The head of the world’s biggest pot company expects other Canadian cannabis firms will follow Canopy Growth Corp.’s (WEED.TO) U.S. strategy after it acquired the right to purchase Acreage Holdings Inc. (ACRGu.CD) last week, and said they’ll be “doomed" if they only focus their efforts domestically.

Canopy Growth’s US$3.4 billion pending takeover of Acreage – a deal that Co-Chief Executive Officer Bruce Linton said has been in the works since November – is conditional until it is federally legal for a Canadian pot company to operate in the U.S. But, Linton said the agreement was needed in order to enter the U.S. without “going offside” restrictions.  

“There’s only 36 million of us. Canada is a policy environment where you get to innovate, we get to regulate and we get to run a great business, but if you only stay in Canada you’re doomed,” Linton said during an interview with BNN Bloomberg’s Jon Erlichman Tuesday. “The rest of the world has a lot more people and what we have to do is take everything we learn and transport it to other markets. That’s why we’re in Europe. That’s why we did this for America.”
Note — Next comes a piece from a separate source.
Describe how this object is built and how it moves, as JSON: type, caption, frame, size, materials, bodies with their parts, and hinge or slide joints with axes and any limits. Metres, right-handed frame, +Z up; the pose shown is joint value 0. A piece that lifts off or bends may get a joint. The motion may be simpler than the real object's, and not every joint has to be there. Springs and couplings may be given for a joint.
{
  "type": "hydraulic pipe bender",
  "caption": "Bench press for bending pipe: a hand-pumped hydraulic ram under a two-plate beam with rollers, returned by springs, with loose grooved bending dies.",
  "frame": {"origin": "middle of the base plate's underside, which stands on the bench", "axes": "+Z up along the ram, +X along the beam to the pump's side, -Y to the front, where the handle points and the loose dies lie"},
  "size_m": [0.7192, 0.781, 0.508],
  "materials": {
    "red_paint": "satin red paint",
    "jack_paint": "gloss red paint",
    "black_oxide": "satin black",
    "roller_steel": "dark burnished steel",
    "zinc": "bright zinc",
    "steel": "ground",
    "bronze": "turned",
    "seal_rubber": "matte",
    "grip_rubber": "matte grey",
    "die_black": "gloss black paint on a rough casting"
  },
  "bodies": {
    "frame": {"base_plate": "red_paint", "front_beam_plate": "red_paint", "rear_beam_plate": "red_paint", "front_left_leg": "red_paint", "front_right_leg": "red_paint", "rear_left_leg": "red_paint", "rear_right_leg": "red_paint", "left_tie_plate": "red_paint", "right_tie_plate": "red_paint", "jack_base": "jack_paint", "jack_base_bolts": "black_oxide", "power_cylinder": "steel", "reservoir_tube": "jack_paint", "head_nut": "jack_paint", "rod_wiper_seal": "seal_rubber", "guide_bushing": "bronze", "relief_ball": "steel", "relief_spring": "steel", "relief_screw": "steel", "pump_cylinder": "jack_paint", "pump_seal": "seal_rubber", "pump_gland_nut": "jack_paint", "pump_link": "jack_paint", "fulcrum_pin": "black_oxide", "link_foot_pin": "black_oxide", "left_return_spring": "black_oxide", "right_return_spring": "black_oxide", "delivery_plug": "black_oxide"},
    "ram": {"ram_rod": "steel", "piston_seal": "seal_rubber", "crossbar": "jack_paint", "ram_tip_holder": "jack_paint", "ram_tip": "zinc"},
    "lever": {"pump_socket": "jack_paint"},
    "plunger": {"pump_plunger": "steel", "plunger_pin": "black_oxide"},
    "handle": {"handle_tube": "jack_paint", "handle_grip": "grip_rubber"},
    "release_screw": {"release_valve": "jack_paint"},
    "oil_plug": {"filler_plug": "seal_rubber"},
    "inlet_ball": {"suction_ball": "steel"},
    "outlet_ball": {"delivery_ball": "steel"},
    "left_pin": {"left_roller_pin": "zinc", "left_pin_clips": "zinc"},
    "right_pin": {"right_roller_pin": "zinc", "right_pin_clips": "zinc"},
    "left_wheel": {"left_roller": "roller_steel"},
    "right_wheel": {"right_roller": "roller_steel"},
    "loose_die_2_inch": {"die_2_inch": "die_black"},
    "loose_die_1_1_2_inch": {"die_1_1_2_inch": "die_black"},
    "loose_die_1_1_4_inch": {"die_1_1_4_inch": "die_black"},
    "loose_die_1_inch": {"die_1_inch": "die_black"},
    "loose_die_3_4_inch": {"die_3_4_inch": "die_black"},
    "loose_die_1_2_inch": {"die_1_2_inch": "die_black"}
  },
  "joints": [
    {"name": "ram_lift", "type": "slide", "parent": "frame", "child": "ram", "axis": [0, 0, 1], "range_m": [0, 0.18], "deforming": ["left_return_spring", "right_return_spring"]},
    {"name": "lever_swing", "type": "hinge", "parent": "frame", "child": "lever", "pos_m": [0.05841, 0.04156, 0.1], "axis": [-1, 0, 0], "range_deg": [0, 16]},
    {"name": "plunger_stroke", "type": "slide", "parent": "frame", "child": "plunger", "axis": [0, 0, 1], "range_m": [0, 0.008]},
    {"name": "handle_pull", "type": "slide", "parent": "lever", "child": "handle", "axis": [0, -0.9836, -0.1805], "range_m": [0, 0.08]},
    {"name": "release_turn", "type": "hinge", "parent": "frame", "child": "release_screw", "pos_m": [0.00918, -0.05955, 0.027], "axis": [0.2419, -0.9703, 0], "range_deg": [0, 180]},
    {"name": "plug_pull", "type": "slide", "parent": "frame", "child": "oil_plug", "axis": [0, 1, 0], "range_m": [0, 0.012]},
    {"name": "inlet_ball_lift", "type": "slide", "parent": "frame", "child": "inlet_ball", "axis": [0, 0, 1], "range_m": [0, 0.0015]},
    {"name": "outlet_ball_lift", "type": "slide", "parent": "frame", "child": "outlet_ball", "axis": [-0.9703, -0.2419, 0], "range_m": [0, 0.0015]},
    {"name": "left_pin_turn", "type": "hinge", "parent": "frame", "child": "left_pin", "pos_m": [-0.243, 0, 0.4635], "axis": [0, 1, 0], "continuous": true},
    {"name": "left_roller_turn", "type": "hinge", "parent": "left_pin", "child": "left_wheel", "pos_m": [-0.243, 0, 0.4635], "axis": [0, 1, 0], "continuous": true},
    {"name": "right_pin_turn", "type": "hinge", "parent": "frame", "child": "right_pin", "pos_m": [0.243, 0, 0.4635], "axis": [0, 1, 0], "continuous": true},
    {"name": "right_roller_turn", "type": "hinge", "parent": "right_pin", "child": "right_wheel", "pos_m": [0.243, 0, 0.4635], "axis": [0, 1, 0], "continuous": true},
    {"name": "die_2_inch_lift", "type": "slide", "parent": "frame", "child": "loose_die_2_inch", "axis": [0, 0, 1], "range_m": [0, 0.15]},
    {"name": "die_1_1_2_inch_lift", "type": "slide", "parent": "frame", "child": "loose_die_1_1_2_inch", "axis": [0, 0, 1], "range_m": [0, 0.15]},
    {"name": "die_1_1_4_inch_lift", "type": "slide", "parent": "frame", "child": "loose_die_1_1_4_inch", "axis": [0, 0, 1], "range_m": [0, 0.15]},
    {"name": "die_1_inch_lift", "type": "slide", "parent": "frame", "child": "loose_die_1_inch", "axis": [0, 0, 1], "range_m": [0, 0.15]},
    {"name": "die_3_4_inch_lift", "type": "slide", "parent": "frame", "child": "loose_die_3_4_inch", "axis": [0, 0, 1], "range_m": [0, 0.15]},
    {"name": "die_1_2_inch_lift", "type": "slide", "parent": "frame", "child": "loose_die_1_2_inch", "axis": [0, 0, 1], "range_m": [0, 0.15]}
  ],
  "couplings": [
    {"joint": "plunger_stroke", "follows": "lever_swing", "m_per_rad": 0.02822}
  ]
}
Linton also noted that now that the structure on how a Canadian company can enter the U.S. without running afoul of stock exchange or regulatory restrictions has been introduced, he expects his Canadian rivals to borrow a page from his playbook to enter the world’s biggest cannabis market

TMX Group, the operator of the Toronto Stock Exchange and TSX Venture Exchange, mandates that every issuer listed on its exchanges must comply with all the laws and regulations in the jurisdictions in which they operate. That means that pot companies can’t own any U.S. cannabis assets since the drug remains federally illegal in that country. However, the potential passage of upcoming U.S. legislation, such as the STATES Act, could make it federally permissible for Canadian pot companies to legally operate and own assets in the U.S. Linton said he got the necessary approvals to go forward with the deal through the TSX and New York Stock Exchange, where Canopy is dual-listed, in January.
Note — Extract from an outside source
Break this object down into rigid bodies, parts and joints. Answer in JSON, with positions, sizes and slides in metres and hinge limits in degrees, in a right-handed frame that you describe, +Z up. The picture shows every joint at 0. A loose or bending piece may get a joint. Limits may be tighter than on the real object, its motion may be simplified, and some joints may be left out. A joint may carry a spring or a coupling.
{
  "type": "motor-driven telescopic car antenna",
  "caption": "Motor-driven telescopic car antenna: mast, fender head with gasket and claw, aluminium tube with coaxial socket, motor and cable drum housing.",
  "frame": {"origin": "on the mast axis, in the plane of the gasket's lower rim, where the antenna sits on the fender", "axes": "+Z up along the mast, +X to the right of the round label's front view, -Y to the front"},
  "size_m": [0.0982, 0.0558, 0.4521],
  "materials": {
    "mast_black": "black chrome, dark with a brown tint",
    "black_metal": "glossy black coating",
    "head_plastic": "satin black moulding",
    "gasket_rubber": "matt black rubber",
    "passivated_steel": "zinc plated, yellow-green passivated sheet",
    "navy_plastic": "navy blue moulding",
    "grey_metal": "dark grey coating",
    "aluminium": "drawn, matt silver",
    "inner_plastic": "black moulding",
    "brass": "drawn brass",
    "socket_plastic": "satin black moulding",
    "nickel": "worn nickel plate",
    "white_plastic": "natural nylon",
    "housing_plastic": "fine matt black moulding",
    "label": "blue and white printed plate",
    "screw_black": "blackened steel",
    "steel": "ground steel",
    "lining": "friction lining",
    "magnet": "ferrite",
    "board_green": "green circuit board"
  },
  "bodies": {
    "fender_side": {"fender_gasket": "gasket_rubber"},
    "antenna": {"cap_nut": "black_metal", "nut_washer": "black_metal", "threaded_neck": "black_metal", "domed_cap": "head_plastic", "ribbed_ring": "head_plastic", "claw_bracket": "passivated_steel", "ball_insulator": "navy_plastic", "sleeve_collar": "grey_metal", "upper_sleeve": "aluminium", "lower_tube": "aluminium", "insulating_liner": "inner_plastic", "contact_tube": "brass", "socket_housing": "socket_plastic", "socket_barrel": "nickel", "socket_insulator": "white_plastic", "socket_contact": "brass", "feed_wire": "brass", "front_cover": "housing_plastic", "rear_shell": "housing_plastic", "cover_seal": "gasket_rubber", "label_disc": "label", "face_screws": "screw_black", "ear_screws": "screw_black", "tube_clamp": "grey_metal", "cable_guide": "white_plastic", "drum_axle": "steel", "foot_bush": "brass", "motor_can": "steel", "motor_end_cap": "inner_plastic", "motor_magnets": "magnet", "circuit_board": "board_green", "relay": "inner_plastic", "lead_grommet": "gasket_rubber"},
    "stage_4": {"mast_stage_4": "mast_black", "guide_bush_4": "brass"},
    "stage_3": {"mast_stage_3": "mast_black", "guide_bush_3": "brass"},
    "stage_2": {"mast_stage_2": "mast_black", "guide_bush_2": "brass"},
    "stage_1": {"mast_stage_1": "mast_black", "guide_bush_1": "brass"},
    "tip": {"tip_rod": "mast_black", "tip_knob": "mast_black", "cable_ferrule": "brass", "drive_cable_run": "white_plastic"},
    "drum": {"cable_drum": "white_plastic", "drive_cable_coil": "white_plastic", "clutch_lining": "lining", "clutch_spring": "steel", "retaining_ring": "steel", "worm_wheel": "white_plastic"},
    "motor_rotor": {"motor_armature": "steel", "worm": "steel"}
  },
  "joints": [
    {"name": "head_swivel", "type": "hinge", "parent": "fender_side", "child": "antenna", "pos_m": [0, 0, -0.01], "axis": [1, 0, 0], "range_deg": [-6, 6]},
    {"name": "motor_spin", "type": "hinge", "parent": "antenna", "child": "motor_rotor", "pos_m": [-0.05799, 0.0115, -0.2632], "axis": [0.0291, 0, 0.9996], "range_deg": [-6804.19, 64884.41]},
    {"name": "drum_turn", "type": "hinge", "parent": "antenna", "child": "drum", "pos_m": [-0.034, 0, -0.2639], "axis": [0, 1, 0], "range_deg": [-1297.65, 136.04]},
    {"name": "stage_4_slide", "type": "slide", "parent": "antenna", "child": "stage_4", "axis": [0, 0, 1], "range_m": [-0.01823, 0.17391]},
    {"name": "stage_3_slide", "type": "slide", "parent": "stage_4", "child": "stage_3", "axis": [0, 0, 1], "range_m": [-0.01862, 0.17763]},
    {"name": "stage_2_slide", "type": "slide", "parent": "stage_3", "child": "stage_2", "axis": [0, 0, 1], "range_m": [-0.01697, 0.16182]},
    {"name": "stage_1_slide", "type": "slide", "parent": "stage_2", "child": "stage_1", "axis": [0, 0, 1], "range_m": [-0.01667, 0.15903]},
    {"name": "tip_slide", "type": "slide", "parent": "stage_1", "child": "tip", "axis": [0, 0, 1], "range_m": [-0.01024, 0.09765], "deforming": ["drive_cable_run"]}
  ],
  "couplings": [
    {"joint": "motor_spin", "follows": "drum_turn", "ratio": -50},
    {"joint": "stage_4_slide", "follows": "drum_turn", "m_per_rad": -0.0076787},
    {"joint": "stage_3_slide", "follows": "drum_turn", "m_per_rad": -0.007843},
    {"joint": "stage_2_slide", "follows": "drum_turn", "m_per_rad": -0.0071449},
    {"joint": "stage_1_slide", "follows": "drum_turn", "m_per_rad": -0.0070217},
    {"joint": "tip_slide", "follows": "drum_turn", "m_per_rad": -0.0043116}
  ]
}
“I expect others will follow,” Linton said. “It’ll probably be more costly. It’ll bring different players other than cannabis players, but I like moving first.”  

Linton said he doesn’t expect the U.S. to federally legalize marijuana anytime soon, but that it would likely enable states to give the green light to regulating cannabis companies in the near future.  
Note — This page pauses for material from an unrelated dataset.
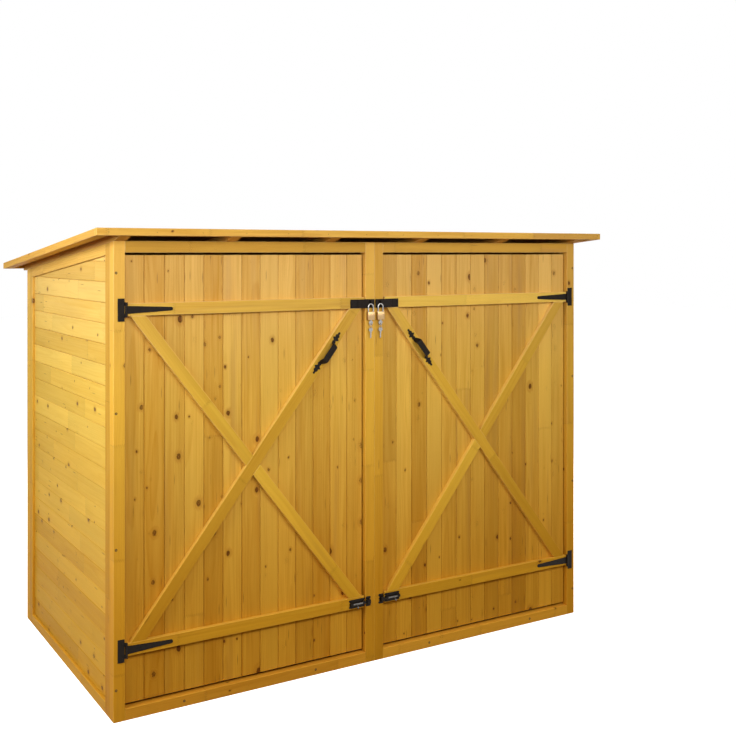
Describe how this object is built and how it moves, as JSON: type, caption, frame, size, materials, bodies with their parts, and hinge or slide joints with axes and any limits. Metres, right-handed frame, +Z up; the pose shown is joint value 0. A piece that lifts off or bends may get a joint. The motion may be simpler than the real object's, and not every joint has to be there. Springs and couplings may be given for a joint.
{
  "type": "closed wooden bike shelter",
  "caption": "Closed timber bike store with framed board walls, a single-pitch roof and outward-opening ledged and cross-braced doors with hasps and barrel bolts.",
  "frame": {"origin": "at ground level, under the middle of the roof's outline", "axes": "+X to the right seen from the doors, +Y from the doors to the back wall, +Z up"},
  "size_m": [2.116, 1.284, 1.581],
  "materials": {
    "frame_timber": "planed softwood with a clear honey-yellow stain, eased edges",
    "wall_boards": "tongue-and-groove softwood boards, honey-yellow stain, small dark knots",
    "door_boards": "tongue-and-groove softwood boards, honey-yellow stain, small dark knots",
    "door_braces": "planed softwood with a clear honey-yellow stain, eased edges",
    "roof_timber": "sawn softwood with a honey-yellow stain",
    "felt": "mineral-faced bitumen felt, matt",
    "black_iron": "black powder coat, satin",
    "brass": "brushed brass",
    "chrome": "polished plating"
  },
  "bodies": {
    "store": {"front_posts": "frame_timber", "front_top_rails": "frame_timber", "front_bottom_rails": "frame_timber", "left_wall_posts": "frame_timber", "left_wall_rails": "frame_timber", "left_wall_boards": "wall_boards", "right_wall_posts": "frame_timber", "right_wall_rails": "frame_timber", "right_wall_boards": "wall_boards", "back_posts": "frame_timber", "back_rails": "frame_timber", "back_boards": "wall_boards", "rafters": "roof_timber", "roof_boards": "roof_timber", "roof_felt": "felt", "front_fascia": "frame_timber", "back_fascia": "frame_timber", "side_fascias": "frame_timber", "post_hinge_plates": "black_iron", "hasp_staples": "black_iron", "bolt_keepers": "black_iron"},
    "left_door": {"left_door_boards": "door_boards", "left_door_ledges": "door_braces", "left_door_main_brace": "door_braces", "left_door_cross_brace": "door_braces", "left_hinge_straps": "black_iron", "left_hasp": "black_iron", "left_handle": "black_iron", "left_padlock_body": "brass", "left_padlock_shackle": "chrome", "left_keys": "chrome", "left_bolt_plate": "black_iron"},
    "right_door": {"right_door_boards": "door_boards", "right_door_ledges": "door_braces", "right_door_main_brace": "door_braces", "right_door_cross_brace": "door_braces", "right_hinge_straps": "black_iron", "right_hasp": "black_iron", "right_handle": "black_iron", "right_padlock_body": "brass", "right_padlock_shackle": "chrome", "right_keys": "chrome", "right_bolt_plate": "black_iron"},
    "left_bolt": {"left_bolt_rod": "chrome"},
    "right_bolt": {"right_bolt_rod": "chrome"}
  },
  "joints": [
    {"name": "left_door_swing", "type": "hinge", "parent": "store", "child": "left_door", "pos_m": [-0.939, -0.573, 0.7725], "axis": [0, 0, -1], "range_deg": [0, 180]},
    {"name": "right_door_swing", "type": "hinge", "parent": "store", "child": "right_door", "pos_m": [0.939, -0.573, 0.7725], "axis": [0, 0, 1], "range_deg": [0, 180]},
    {"name": "left_bolt_slide", "type": "slide", "parent": "left_door", "child": "left_bolt", "axis": [1, 0, 0], "range_m": [0, 0.022]},
    {"name": "right_bolt_slide", "type": "slide", "parent": "right_door", "child": "right_bolt", "axis": [-1, 0, 0], "range_m": [0, 0.022]}
  ]
}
“The feds won’t tell every state that they’re the same. I think they’re going to do that over the next couple, few years [and] could be sooner,” he said. “We will work with [Acreage] to create a way more dominant [multi-state operator] so when that's made federally permissible, we can move in.”

Until then, Canopy will be able to provide Acreage with its various intellectual property, brands and other “trade secrets” it’s able to deploy in Canada but it won’t be able to govern how Acreage operates once the deal is approved by shareholders, Linton added. Acreage CEO Kevin Murphy told Bloomberg News Monday that the deal means it adds US$1.4 billion of capital through a share issuance program that it can now use to acquire other companies in the U.S. and consolidate that market.

“There are Tweed stores in Canada, and I would expect there to be Tweed trademarked brands in the U.S.,” Linton said. “You just start peeling back what other virtues we’ve gained back in Canada and other parts of the world by sending a few billion dollars and doing things at scale.”